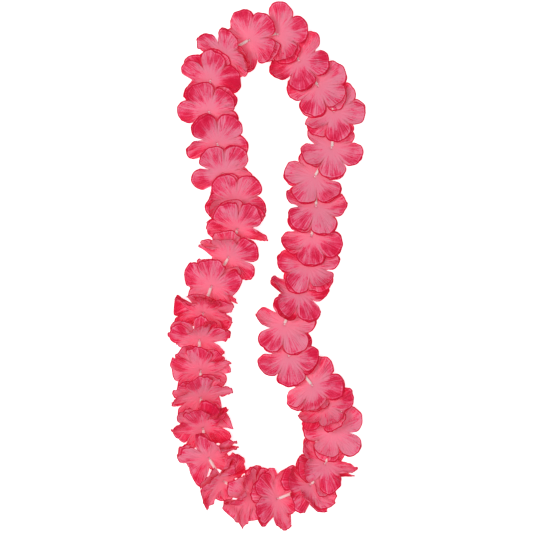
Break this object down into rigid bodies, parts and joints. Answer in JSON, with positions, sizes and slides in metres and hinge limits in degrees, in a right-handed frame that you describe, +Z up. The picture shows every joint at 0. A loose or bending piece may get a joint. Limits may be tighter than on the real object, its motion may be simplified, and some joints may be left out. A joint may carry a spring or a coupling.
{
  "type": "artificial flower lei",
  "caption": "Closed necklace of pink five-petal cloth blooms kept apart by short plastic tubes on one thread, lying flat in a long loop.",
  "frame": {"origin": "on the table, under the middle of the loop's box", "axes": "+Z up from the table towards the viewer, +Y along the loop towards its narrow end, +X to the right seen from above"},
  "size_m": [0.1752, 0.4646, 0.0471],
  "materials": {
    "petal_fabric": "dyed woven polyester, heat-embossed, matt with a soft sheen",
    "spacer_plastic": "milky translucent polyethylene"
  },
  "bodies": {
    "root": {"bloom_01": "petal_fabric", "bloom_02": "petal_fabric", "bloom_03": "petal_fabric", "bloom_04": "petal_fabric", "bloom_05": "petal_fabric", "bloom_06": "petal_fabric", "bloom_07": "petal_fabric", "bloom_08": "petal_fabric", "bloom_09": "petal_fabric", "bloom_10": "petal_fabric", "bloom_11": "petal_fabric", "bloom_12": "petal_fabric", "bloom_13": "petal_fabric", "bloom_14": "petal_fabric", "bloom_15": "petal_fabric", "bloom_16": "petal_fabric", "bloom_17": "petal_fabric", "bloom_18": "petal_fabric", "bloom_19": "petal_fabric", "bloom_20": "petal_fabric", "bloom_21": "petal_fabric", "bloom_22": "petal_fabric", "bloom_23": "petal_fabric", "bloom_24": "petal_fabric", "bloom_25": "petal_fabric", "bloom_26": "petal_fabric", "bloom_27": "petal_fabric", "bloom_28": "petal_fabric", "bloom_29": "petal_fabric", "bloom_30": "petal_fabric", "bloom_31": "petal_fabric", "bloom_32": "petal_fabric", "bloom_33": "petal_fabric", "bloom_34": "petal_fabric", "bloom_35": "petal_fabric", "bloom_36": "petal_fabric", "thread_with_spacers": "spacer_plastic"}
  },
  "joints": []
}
──────
Given problem:
Output the complete data exactly as written.

Written answer:
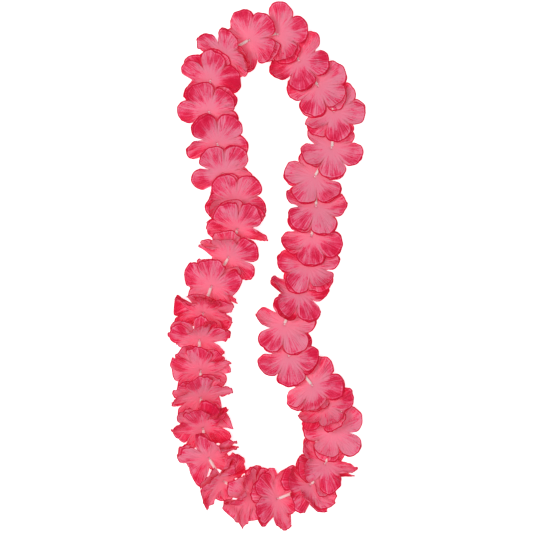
Break this object down into rigid bodies, parts and joints. Answer in JSON, with positions, sizes and slides in metres and hinge limits in degrees, in a right-handed frame that you describe, +Z up. The picture shows every joint at 0. A loose or bending piece may get a joint. Limits may be tighter than on the real object, its motion may be simplified, and some joints may be left out. A joint may carry a spring or a coupling.
{
  "type": "artificial flower lei",
  "caption": "Closed necklace of pink five-petal cloth blooms kept apart by short plastic tubes on one thread, lying flat in a long loop.",
  "frame": {"origin": "on the table, under the middle of the loop's box", "axes": "+Z up from the table towards the viewer, +Y along the loop towards its narrow end, +X to the right seen from above"},
  "size_m": [0.1752, 0.4646, 0.0471],
  "materials": {
    "petal_fabric": "dyed woven polyester, heat-embossed, matt with a soft sheen",
    "spacer_plastic": "milky translucent polyethylene"
  },
  "bodies": {
    "root": {"bloom_01": "petal_fabric", "bloom_02": "petal_fabric", "bloom_03": "petal_fabric", "bloom_04": "petal_fabric", "bloom_05": "petal_fabric", "bloom_06": "petal_fabric", "bloom_07": "petal_fabric", "bloom_08": "petal_fabric", "bloom_09": "petal_fabric", "bloom_10": "petal_fabric", "bloom_11": "petal_fabric", "bloom_12": "petal_fabric", "bloom_13": "petal_fabric", "bloom_14": "petal_fabric", "bloom_15": "petal_fabric", "bloom_16": "petal_fabric", "bloom_17": "petal_fabric", "bloom_18": "petal_fabric", "bloom_19": "petal_fabric", "bloom_20": "petal_fabric", "bloom_21": "petal_fabric", "bloom_22": "petal_fabric", "bloom_23": "petal_fabric", "bloom_24": "petal_fabric", "bloom_25": "petal_fabric", "bloom_26": "petal_fabric", "bloom_27": "petal_fabric", "bloom_28": "petal_fabric", "bloom_29": "petal_fabric", "bloom_30": "petal_fabric", "bloom_31": "petal_fabric", "bloom_32": "petal_fabric", "bloom_33": "petal_fabric", "bloom_34": "petal_fabric", "bloom_35": "petal_fabric", "bloom_36": "petal_fabric", "thread_with_spacers": "spacer_plastic"}
  },
  "joints": []
}